A series of cases in the courts has over time clarified the limitation of what represents bullying in a legal sense:
• A case in 2001 brought against Isle of Wight Council provided an objective assessment of bullying, which gave rise to the DfES advisory pack ‘Don’t Suffer in Silence’.
• A further action against Enfield Council a year later established that behaviour needed to be ‘deliberately targeted and persistent’ in order to constitute bullying.
A school’s duty toward bullied pupils was recognised in a case against West Sussex County Council, also in 2002, which established that a school can owe a duty of care towards a child being outside the school gates (teachingexpertise.com).


POLICIES AND STRATEGIES
“ Under the School Standards and Framework Act 1998, state-maintained schools have specific duties to combat bullying, and must have anti-bullying procedures in place. Independent schools have similar obligations under the Education (Independent Schools Standards) Regulations 2003”.

• All children and teachers are asked to sign up to the Government’s Anti-Bullying Charter for Action.
• Meanwhile, other government initiatives such as ‘Making the Difference’ and ‘Don’t’ Suffer in Silence’ work alongside organisations such as Kidscape, the Anti-Bullying Alliance, Bully Free Zone and Ofsted to produce strategies aimed at reducing bullying, supporting victims and dealing those children who bully.
• The profile of bullying as a problem is further highlighted every year through anti-bullying week.


New ways to bully


As the years go on and in particular the last couple of years there has been a rapid rise of this new type of bullying (Cyber Bullying) one that controls the modern technologies all teenagers use, mobile phones, email and web-based chat rooms (teachingexpertise.com).
Collectively known as ‘cyber-bullying’, this type of aggression is defined by Childnet International as the ‘sending or posting of harmful or cruel text or images using the internet or other digital communication devices’ (teachingexpertise.com).

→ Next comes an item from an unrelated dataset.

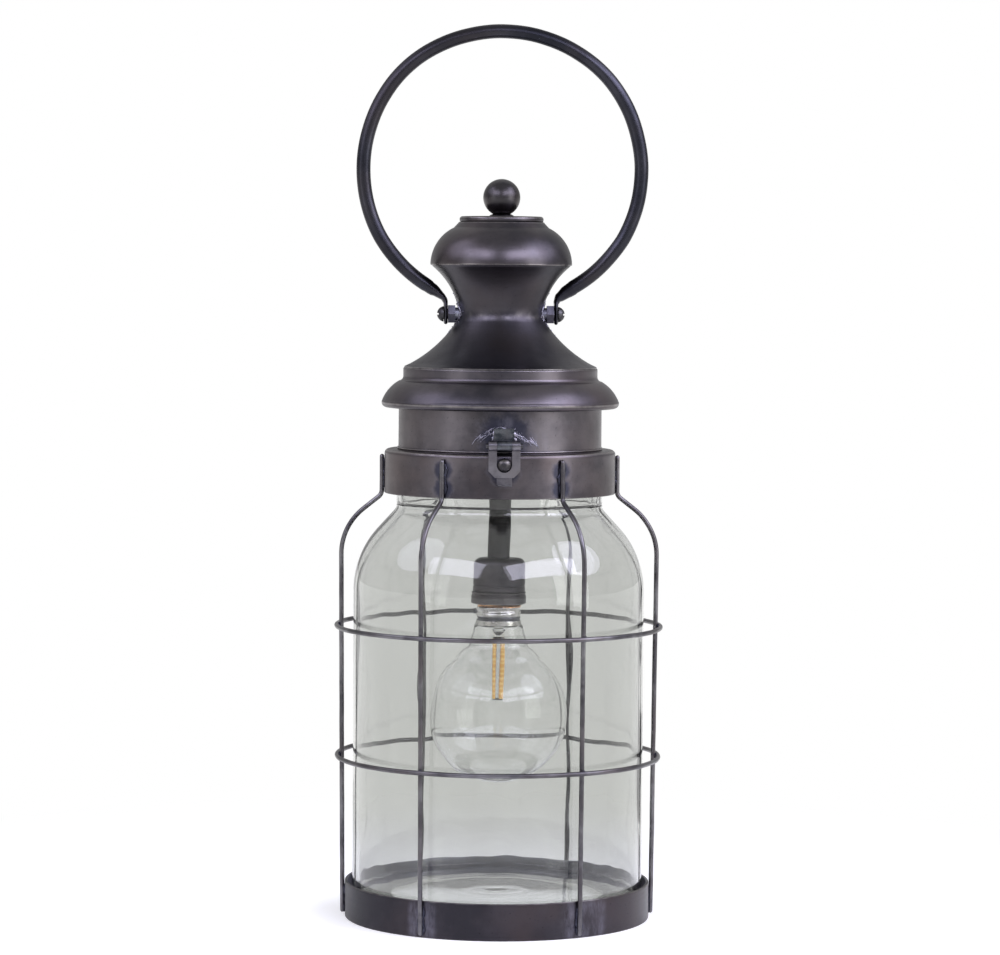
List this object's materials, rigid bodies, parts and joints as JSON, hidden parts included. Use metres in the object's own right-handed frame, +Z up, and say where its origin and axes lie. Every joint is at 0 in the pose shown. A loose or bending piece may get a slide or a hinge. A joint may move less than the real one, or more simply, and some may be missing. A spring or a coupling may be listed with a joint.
{
  "type": "lantern table lamp",
  "caption": "Lantern-style table lamp: clear glass jar in a wire cage, lift-off spun metal hood with ring bail and side hasps, hanging screw-base globe bulb.",
  "frame": {"origin": "centre of the base band's lower edge, on the table", "axes": "+Z up through the jar's axis, -Y the front with the hasp, X along the bail's pivots"},
  "size_m": [0.1902, 0.1902, 0.516],
  "materials": {
    "patina_hood": "dark patina, satin, spun marks",
    "patina_bronze": "bronze-brown patina, satin",
    "patina_base": "dark patina, satin",
    "bail_steel": "blued, satin",
    "cage_wire": "drawn wire, lightly blued",
    "hasp_steel": "heat-blued",
    "zinc": "zinc plated",
    "jar_glass": "clear, faintly green",
    "bulb_glass": "clear",
    "rubber": "matt",
    "holder_metal": "dark patina, satin",
    "porcelain": "glazed",
    "brass": "plain",
    "cap_nickel": "nickel plated",
    "cap_glass": "black vitrite",
    "filament": "amber phosphor",
    "lead_brown": "insulated",
    "lead_blue": "insulated"
  },
  "bodies": {
    "cage": {"base_band": "patina_base", "bottom_ring": "patina_base", "base_lugs": "patina_base", "bottom_screws": "zinc", "upright_wire_1": "cage_wire", "upright_wire_2": "cage_wire", "upright_wire_3": "cage_wire", "upright_wire_4": "cage_wire", "upright_wire_5": "cage_wire", "upright_wire_6": "cage_wire", "hoop_lower": "cage_wire", "hoop_upper": "cage_wire", "neck_band": "patina_bronze", "rim_seal": "rubber", "jar_base": "jar_glass", "jar_wall": "jar_glass", "jar_shoulder": "jar_glass", "jar_neck": "jar_glass", "catch_stud_front": "hasp_steel", "catch_stud_rear": "hasp_steel"},
    "hood": {"collar": "patina_bronze", "eave": "patina_bronze", "waist": "patina_hood", "crown": "patina_hood", "top_disc": "patina_hood", "finial_ball": "bail_steel", "finial_stud": "zinc", "finial_nut": "zinc", "pivot_nut_left": "hasp_steel", "pivot_nut_right": "hasp_steel", "pivot_screw_left": "hasp_steel", "pivot_screw_right": "hasp_steel", "hasp_bracket_front": "hasp_steel", "hasp_bracket_rear": "hasp_steel", "hasp_pin_front": "hasp_steel", "hasp_pin_rear": "hasp_steel", "bridge_bar": "zinc", "stem_nipple": "zinc", "stem_tube": "holder_metal", "nipple_nuts": "zinc", "lock_washer": "zinc", "terminal_block": "porcelain", "lead_live": "lead_brown", "lead_neutral": "lead_blue", "cord_grommet": "rubber", "holder_shell": "holder_metal", "holder_ring": "holder_metal", "holder_insert": "porcelain", "holder_thread": "brass", "holder_contact": "brass"},
    "bail": {"bail": "bail_steel"},
    "hasp_front": {"hasp_front": "hasp_steel"},
    "hasp_rear": {"hasp_rear": "hasp_steel"},
    "bulb_contact": {"bulb_tip": "cap_nickel"},
    "bulb": {"bulb_globe": "bulb_glass", "bulb_cap": "cap_nickel", "bulb_insulator": "cap_glass", "bulb_stem": "bulb_glass", "bulb_filaments": "filament", "filament_frame": "cap_nickel"}
  },
  "joints": [
    {"name": "hood_lift", "type": "slide", "parent": "cage", "child": "hood", "axis": [0, 0, 1], "range_m": [0, 0.2]},
    {"name": "bail_swing", "type": "hinge", "parent": "hood", "child": "bail", "pos_m": [0, 0, 0.3495], "axis": [1, 0, 0], "range_deg": [-138, 138]},
    {"name": "hasp_front_swing", "type": "hinge", "parent": "hood", "child": "hasp_front", "pos_m": [0, -0.0686, 0.2765], "axis": [-1, 0, 0], "range_deg": [0, 150]},
    {"name": "hasp_rear_swing", "type": "hinge", "parent": "hood", "child": "hasp_rear", "pos_m": [0, 0.0686, 0.2765], "axis": [1, 0, 0], "range_deg": [0, 150]},
    {"name": "bulb_travel", "type": "slide", "parent": "hood", "child": "bulb_contact", "axis": [0, 0, 1], "range_m": [-0.0109, 0]},
    {"name": "bulb_turn", "type": "hinge", "parent": "bulb_contact", "child": "bulb", "pos_m": [0, 0, 0.17], "axis": [0, 0, 1], "range_deg": [-1080, 0]}
  ],
  "couplings": [
    {"joint": "bulb_travel", "follows": "bulb_turn", "m_per_rad": 0.00057757}
  ]
}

This is reflected in the DfES definition of cyber-bullying as ‘an aggressive, intentional act carried out by a group or individual, using electronic forms of contact, repeatedly over time against a victim who cannot easily defend him or herself’ (teachingexpertise.com).

 

The Bullys Armoury


Police experts and children’s charities are extremely concerned at the increase of cyber-bullying. Bullying claims the lives of at least 20 teenagers pre year, despite the fact that thousands more suffer physical and psychological torment. Charities are voicing concern that this new phenomenon is ‘growing like wildfire’ (teachingexpertise.com).
According to children’s charity Kidscape, In 2001, mobile phones were among the most popular Christmas present for children, and over the next two years, cyber-bullying rose by 30 per cent.
At the same time an explosion of social networking websites such as Bebo , MySpace and facebook where teenagers meet and chat virtually. In recent years these websites have built up a huge following. For example MySpace alone, claims to have more than 80 million users.
“ Taking a picture or video clip of a fellow pupil, and sending this to others to make him or her feel threatened or embarrassed, or much worse, filming and sharing physical attacks (a practice known as ‘happy slapping’), are now part of the bully’s armoury” (teachingexpertise.com).